Pre-Planning for Your Yard Sale:
- Choose your yard sale date wisely. Popular months for yard sales are April, May, June and September. Saturdays seem to be the most profitable days for a sale- pick one that falls after the 1st or the 15th of the month when most people get paid.
- Make an inventory list of everything that you want to sell in advance.
- Give yourself plenty of time to gather and price your sale items. You don't want to pull an all-nighter right before your sale. Save your energy! You'll need it.
- Advertise your sale. Post it to Craigslist for free or put an ad in the local paper along with a highlight of the things you'll be selling. List the timeframe of your sale. Ours went from 8am-3pm, however even after stating "no early birds" on our flyers, we had people on our property at 7am, so just be prepared.
- Use signage to direct traffic. Brightly colored posters with large, bold text will show up a lot better than ballpoint pen on a piece of brown card board. Make sure you can clearly read your signs.
Pricing Your Items:
- When pricing your items, keep two things in mind. 1) Are you looking to get top dollar for your merchandise or 2) Are you looking to just get rid of it? Identify items that are non-negotiable in terms of price because if they don't happen to sell at your yard sale, you can try posting them on eBay or Craigslist. If you dread the idea of packing up your items and storing them back in your house or garage, price them on the lower end so that they're likely to sell.
- Do your research. When pricing items, be sure to know what the going rate is for that particular toy, appliance, piece of furniture, etc. For instance, I had a customer try to offer me $15 for a never-been-used item that currently retails for over $100. No thanks!
- Most yard sellers price their items at 20-30% of what they originally paid for it. Price your items slightly above what you'd accept for them. For example, if you'd take $20 for something, list it at $25. The majority of your customers will likely try to haggle you down anyways.
- Keep math to a minimum. Don't price items for $1.50 or $0.45. We keep everything at whole dollar amounts ($1, $2, $3....) so that no calculators are necessary.

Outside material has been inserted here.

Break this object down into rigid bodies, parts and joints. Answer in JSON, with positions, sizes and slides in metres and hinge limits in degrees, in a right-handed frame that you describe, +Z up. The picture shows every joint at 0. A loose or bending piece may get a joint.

Setting Up, Organizing, and Displaying Sale Items:
- Make sure to have enough table space to display your sale items. We used large pieces of plywood sitting on top of saw horses and then covered them with old sheets or fabric.
- Keep as many items as possible off of the ground. Customers don't want to be on their hands and knees rummaging through piles of clothes or other items. You'll sell a lot more if people can access it more easily.
- Be organized. One re-occuring compliment that we kept hearing from our "customers" was how organized we were. We had kids clothes laid out by size with clearly marked signs (i.e., Size Newborn, Size 0-3 Months, Size 6-9 Months, Size 12-18 Months, etc.). It directed people to the proper area and stopped them from tearing apart our nicely folded piles.
- Take your items out of the box. People are visual creatures- if they can't see what you're selling then they're going to pass you up. Display items such as books in a bookshelf (if the shelf isn't for sale, clearly mark that on a sticker so that you don't get people asking how much you want for it).
- Lay out shoes so that people can easily try them on. Just like the tip above, don't just set out a giant box of old shoes. Neatly pair them together and set out in your driveway or on a sturdy surface-- especially if you're selling high heels.
- Entice male buyers by setting out tools, electronics, and yard equipment near the front half of your property. Most times husbands wait in the car while their wives peruse the sale. If they see stuff that interests them, they're more likely to park and get out.
The Day of Your Sale:
- Have enough change on hand. We took out $25 in ones, $25 in fives, and $20 in tens which worked out great. Most people are looking to break their larger bills early in the morning.
- Make sure to have at least two people running the sale at all times. That way when one person is handling a sale, the other can keep an eye on everything else. Not only do yard sales bring out shoppers but they also bring out shoplifters.
- Keep your money on you. Refrain from using a cash box if possible. Use a wearable pack, small purse across your chest, or keep it in your pockets (just make sure you have deep pockets so that bills won't fall out). That way your money will never be left unattended.
- Every so often, pull out large bills like $20's and $10's from your earnings and stash them away in your house. You really only need to have $5's and $1's on hand for change.
- Play a little background music. This helps eliminate that awkward silence and makes people more comfortable cruising your yard.
- Make sure to have extra grocery bags and empty boxes on hand for people to pack their purchased goods. I learned this the hard way when a couple wanted to buy a whole set of dishes and had no way of carrying them to their car. I had to scramble through the garage looking for a box to empty out.
- As you near the end of your day, consider slashing prices, offering two-for-one deals, or marking some items that you never want to see again as "free". That way you're not stuck repacking and storing your leftover items.
Other Tips to Remember:
- Wear sunscreen. Even if it's overcast outside, chances are that you'll be outside for the entire day so keep your skin protected with SPF or a hat.
- Drink lots of water and keep snacks handy. Just when you think that it's safe to take a lunch break, a mass of shoppers will pull up.
- When in doubt, just set it out! You never know what people are looking to buy. I had a large box that had what I considered to be really funky, old, in poor condition shoes and clothes in it. Too embarassed to set these items out, I left them in the large box on the side of our house. Well sure enough, people started plowing through that box and making me offers. I was surprised that there's truth behind the saying "one man's trash is another man's treasure!"